Asked for comment, a J Street spokeswoman declined, but pointed to a May 18 statement by the group’s president, Jeremy Ben-Ami, who describes his lingering concerns about Trump but welcomes the direction of his foreign policy.
“If the Trump administration does follow a serious and pragmatic course that pushes both sides to take proactive steps and make compromises toward a two-state peace agreement, J Street would support such an effort,” Ben-Ami said. (Right-wing groups have correspondingly expressed alarm at Trump’s push for peace and his friendliness to the Palestinian leadership.)
Trump would not be the first president to look overseas when faced with troubles at home. In the final two years of their presidencies, Bill Clinton and George W. Bush were besieged by domestic woes and sought success abroad, including among Israelis and Palestinians.
Engaging with America’s allies makes sense as a strategy, said David Makovsky, a fellow at the Washington Institute for Near East Policy, because whatever a president’s domestic travails, America’s friends abroad remain invested in a robust American posture in their neighborhoods.
“The Arabs and [Israeli Prime Minister Benjamin] Netanyahu are determined to make this a successful visit because they want to ensure that ‘America First’ does not lead to American entrenchment away from the Middle East,” he said, referring to a Trump campaign slogan that many feared signaled isolationism.

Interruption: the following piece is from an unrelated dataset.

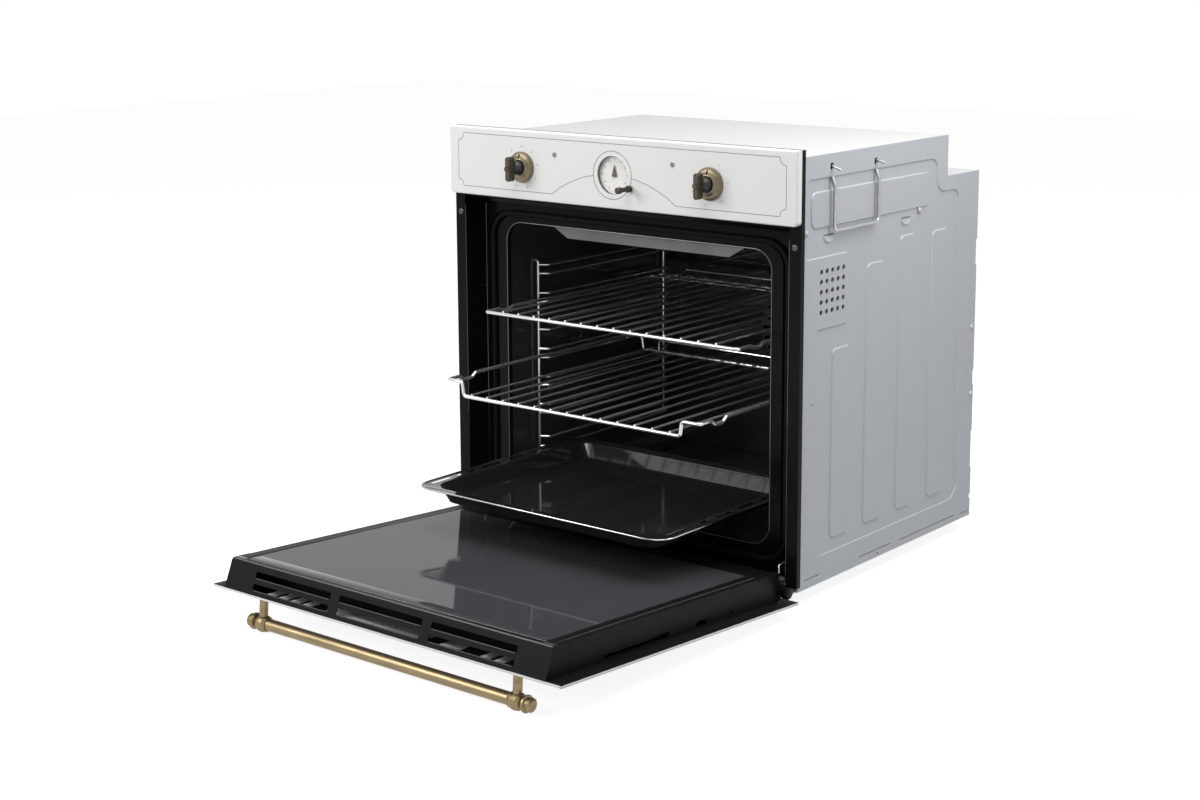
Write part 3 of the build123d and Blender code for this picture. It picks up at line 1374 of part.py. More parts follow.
with BuildPart() as handle_bracket_right:
    handle_bracket(1)
handle_bracket_right.part.label = "handle_bracket_right"
export_step(handle_bracket_right.part, "parts/handle_bracket_right.step")

with BuildPart() as handle_bracket_left:
    handle_bracket(-1)
handle_bracket_left.part.label = "handle_bracket_left"
export_step(handle_bracket_left.part, "parts/handle_bracket_left.step")

with BuildPart() as handle_finials:
    along_handle(FINIAL_PROFILE, 1)
    along_handle(FINIAL_PROFILE, -1)
handle_finials.part.label = "handle_finials"
export_step(handle_finials.part, "parts/handle_finials.step")

# Upper wire shelf: front bar, rear bar, side rails with a stop dip, rods and rear rail
SHELF_WIRE = 5.0
ROD_WIRE = 3.6
SHELF_REAR_Y = SHELF_FRONT_Y + SHELF_DEPTH


def across(half, y, z, width):
    """Adds a straight wire across the shelf."""
    wire([(-half, y, z), (half, y, z)], width)


with BuildPart() as top_shelf:
    across(SHELF_RAIL_X, SHELF_FRONT_Y, SHELF_Z, SHELF_WIRE + 0.6)
    across(SHELF_RAIL_X, SHELF_REAR_Y, SHELF_Z, SHELF_WIRE)
    for side in (-1, 1):
        x = side * SHELF_RAIL_X
        wire(
            [
                (x, SHELF_FRONT_Y - 2, SHELF_Z),
                (x, -6, SHELF_Z),
                (x, 2, SHELF_Z - 4),
                (x, 14, SHELF_Z - 4),
                (x, 22, SHELF_Z),
                (x, SHELF_REAR_Y + 2, SHELF_Z),
            ],
            SHELF_WIRE,
        )
        wire(
            [
                (side * SHELF_REAR_RAIL_X, SHELF_REAR_Y - 22, SHELF_Z + 2),
                (side * SHELF_REAR_RAIL_X, SHELF_REAR_Y - 1, SHELF_Z + 13),
            ],
            ROD_WIRE,
        )
    across(SHELF_REAR_RAIL_X + 2, SHELF_REAR_Y - 1, SHELF_Z + 12.5, ROD_WIRE)
    across(SHELF_RAIL_X, SHELF_REAR_Y - 22, SHELF_Z, ROD_WIRE)
    for number in range(SHELF_RODS):
        x = (number - (SHELF_RODS - 1) / 2) * SHELF_PITCH
        wire([(x, SHELF_FRONT_Y - 0.6, SHELF_Z + 2.6), (x, SHELF_REAR_Y, SHELF_Z + 2.6)], ROD_WIRE)
top_shelf.part.label = "top_shelf"
export_step(top_shelf.part, "parts/top_shelf.step")

# Lower grid: its floor hangs below the side rails
GRID_WIRE = 5.6
GRID_REAR_Y = GRID_FRONT_Y + SHELF_DEPTH
with BuildPart() as grid_rack:
    for y in (GRID_FRONT_Y, GRID_REAR_Y):
        wire(
            [
                (-GRID_RAIL_X - 1, y, GRID_RAIL_Z),
                (-GRID_END_X, y, GRID_RAIL_Z),
                (-GRID_END_X + 3, y, GRID_FLOOR_Z),
                (GRID_END_X - 3, y, GRID_FLOOR_Z),
                (GRID_END_X, y, GRID_RAIL_Z),
                (GRID_RAIL_X + 1, y, GRID_RAIL_Z),
            ],
            GRID_WIRE,
        )
    for side in (-1, 1):
        x = side * GRID_RAIL_X
        wire(
            [
                (x, GRID_FRONT_Y - 2, GRID_RAIL_Z),
                (x, -90, GRID_RAIL_Z),
                (x, -82, GRID_RAIL_Z - 6),
                (x, -68, GRID_RAIL_Z - 6),
                (x, -60, GRID_RAIL_Z),
                (x, GRID_REAR_Y + 2, GRID_RAIL_Z),
            ],
            SHELF_WIRE,
        )
    wire(
        [
            (-GRID_REAR_RAIL_X, GRID_REAR_Y, GRID_FLOOR_Z),
            (-GRID_REAR_RAIL_X, GRID_REAR_Y, GRID_RAIL_Z - 2.5),
            (GRID_REAR_RAIL_X, GRID_REAR_Y, GRID_RAIL_Z - 2.5),
            (GRID_REAR_RAIL_X, GRID_REAR_Y, GRID_FLOOR_Z),
        ],
        ROD_WIRE,
    )
    for number in range(GRID_RODS):
        x = (number - (GRID_RODS - 1) / 2) * GRID_PITCH
        rod_z = GRID_FLOOR_Z + 2.8
        wire([(x, GRID_FRONT_Y - 0.6, rod_z), (x, GRID_REAR_Y + 0.6, rod_z)], ROD_WIRE)
grid_rack.part.label = "grid_rack"
export_step(grid_rack.part, "parts/grid_rack.step")

# Baking tray: a rim with rolled edge and long slots, and a shallow basin
TRAY_REAR_Y = TRAY_FRONT_Y + TRAY_DEPTH
TRAY_SIDE_RIM = 24.0
TRAY_FRONT_RIM = 17.0
RIM_SLOT = 39.0
RIM_SLOT_PITCH = 53.0
tray_mid_y = (TRAY_FRONT_Y + TRAY_REAR_Y) / 2
with BuildPart() as baking_tray:
    with BuildSketch(Plane.XY.offset(TRAY_RIM_Z - 2.4)):
        with Locations((0, tray_mid_y)):
            RectangleRounded(2 * TRAY_HALF, TRAY_DEPTH, 20)
            RectangleRounded(2 * TRAY_HALF - 6, TRAY_DEPTH - 6, 17, mode=Mode.SUBTRACT)
    extrude(amount=2.4)
    with BuildSketch(Plane.XY.offset(TRAY_RIM_Z - 2)):
        with Locations((0, tray_mid_y)):
            RectangleRounded(2 * TRAY_HALF - 4, TRAY_DEPTH - 4, 18)
    extrude(amount=SHEET)
    with BuildSketch(Plane.XY.offset(TRAY_RIM_Z - 2 + SHEET)):
        with Locations((0, tray_mid_y)):
            RectangleRounded(
                2 * (TRAY_HALF - TRAY_SIDE_RIM),
                TRAY_DEPTH - 2 * TRAY_FRONT_RIM,
                26,
            )
    extrude(amount=-TRAY_BASIN_DEPTH, taper=18)
    with BuildSketch(Plane.XY.offset(TRAY_RIM_Z - 2 + SHEET)):
        with Locations((0, tray_mid_y)):
            RectangleRounded(
                2 * (TRAY_HALF - TRAY_SIDE_RIM - SHEET),
                TRAY_DEPTH - 2 * TRAY_FRONT_RIM - 2 * SHEET,
                25,
            )
    extrude(amount=-(TRAY_BASIN_DEPTH - SHEET), taper=18, mode=Mode.SUBTRACT)
    with BuildSketch(Plane.XY.offset(TRAY_RIM_Z - 5)):
        for x in (-TRAY_HALF + 11.5, TRAY_HALF - 11.5):
            with Locations((x, tray_mid_y)):
                with GridLocations(1, RIM_SLOT_PITCH, 1, 6):
                    RectangleRounded(6, RIM_SLOT, 2.4)
    extrude(amount=10, mode=Mode.SUBTRACT)
baking_tray.part.label = "baking_tray"
export_step(baking_tray.part, "parts/baking_tray.step")
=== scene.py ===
# %% [markdown]
# # A built-in oven, dressed
# The steel work of this oven is already there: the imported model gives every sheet,
# glass and knob at its real place. This lesson adds what a photographer would see:
# round wires, pressed sides, printed lines, and a finish for every piece. Sizes are
# written in millimetres and multiplied by MM, because Blender works in metres. X
# runs right, Y runs back into the kitchen unit and Z runs up.

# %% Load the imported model
from math import cos, radians, sin, tan

import bpy
from mathutils import Matrix, Vector


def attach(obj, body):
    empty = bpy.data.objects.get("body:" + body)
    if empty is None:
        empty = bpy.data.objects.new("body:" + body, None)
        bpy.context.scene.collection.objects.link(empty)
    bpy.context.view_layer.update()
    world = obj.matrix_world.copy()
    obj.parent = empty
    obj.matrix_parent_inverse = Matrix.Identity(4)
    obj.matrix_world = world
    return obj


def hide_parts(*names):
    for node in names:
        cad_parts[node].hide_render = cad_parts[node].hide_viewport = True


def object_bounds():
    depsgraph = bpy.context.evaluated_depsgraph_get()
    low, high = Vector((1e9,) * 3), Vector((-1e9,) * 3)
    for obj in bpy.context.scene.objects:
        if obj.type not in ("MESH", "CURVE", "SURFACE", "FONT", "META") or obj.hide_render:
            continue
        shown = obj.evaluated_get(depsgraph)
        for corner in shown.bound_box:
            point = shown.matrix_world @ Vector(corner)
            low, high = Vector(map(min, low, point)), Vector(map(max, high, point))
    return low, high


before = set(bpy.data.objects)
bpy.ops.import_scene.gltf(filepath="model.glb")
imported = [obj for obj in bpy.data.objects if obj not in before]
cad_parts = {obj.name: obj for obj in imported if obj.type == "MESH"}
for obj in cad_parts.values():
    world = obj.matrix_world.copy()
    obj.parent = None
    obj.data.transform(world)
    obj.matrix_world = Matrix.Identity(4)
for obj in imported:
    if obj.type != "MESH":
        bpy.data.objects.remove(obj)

MM = 0.001
cad_box = [list(corner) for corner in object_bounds()]
print("CAD box", cad_box)

# %% [markdown]
# ## The camera
# The photograph was taken from the front right and a little above, with a lens of
# about 60 mm. Its place was found by matching corners of the front and the door, so
# it is written down as a place and three directions.

# %% Camera
CAMERA_PLACE = Vector((1.6903, -2.1413, 0.8650))
CAMERA_RIGHT = Vector((0.77875, 0.62732, -0.00445))
CAMERA_UP = Vector((-0.10858, 0.14177, 0.98393))
CAMERA_FORWARD = Vector((-0.61786, 0.76575, -0.17852))
LENS_MM, SENSOR_MM = 60.66, 36.0
PHOTO_WIDTH, PHOTO_SHIFT = 1200, -100
scene = bpy.context.scene
camera_data = bpy.data.cameras.new("oven_camera")
camera_data.lens = LENS_MM
camera_data.sensor_width = SENSOR_MM
camera_data.shift_y = PHOTO_SHIFT / PHOTO_WIDTH
camera_data.clip_end = 30.0
camera = bpy.data.objects.new("oven_camera", camera_data)
scene.collection.objects.link(camera)
turn = Matrix((CAMERA_RIGHT, CAMERA_UP, -CAMERA_FORWARD)).transposed().to_4x4()
camera.matrix_world = Matrix.Translation(CAMERA_PLACE) @ turn
scene.camera = camera
scene.view_settings.view_transform = "Standard"
print("camera at", tuple(CAMERA_PLACE))

# %% [markdown]
# ## Writing shader maths as plain sums
# A finish needs small sums, such as "a little rougher where the noise is dark".
# Wiring Math nodes by hand hides the sum, so this class wraps a socket and turns
# Python's own signs into Math nodes. `Finish.node` adds any other node.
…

Aaron David Miller, a Middle East negotiator under Republican and Democratic presidents, said if anything, scandals at home would spur the “adults in the administration” – Trump’s seasoned national security staff, including National Security Adviser H.R. McMaster and Defense Secretary James Mattis – to reinforce America’s security abroad.
He recalled that President Richard Nixon’s secretary of state, Henry Kissinger, negotiated disengagements in the months after the 1973 Yom Kippur War while Nixon was dealing with the Watergate scandal.
“They will compartmentalize,” Miller predicted of the national security officials. “They will not allow these distractions to erode the image of the United States as a credible power.”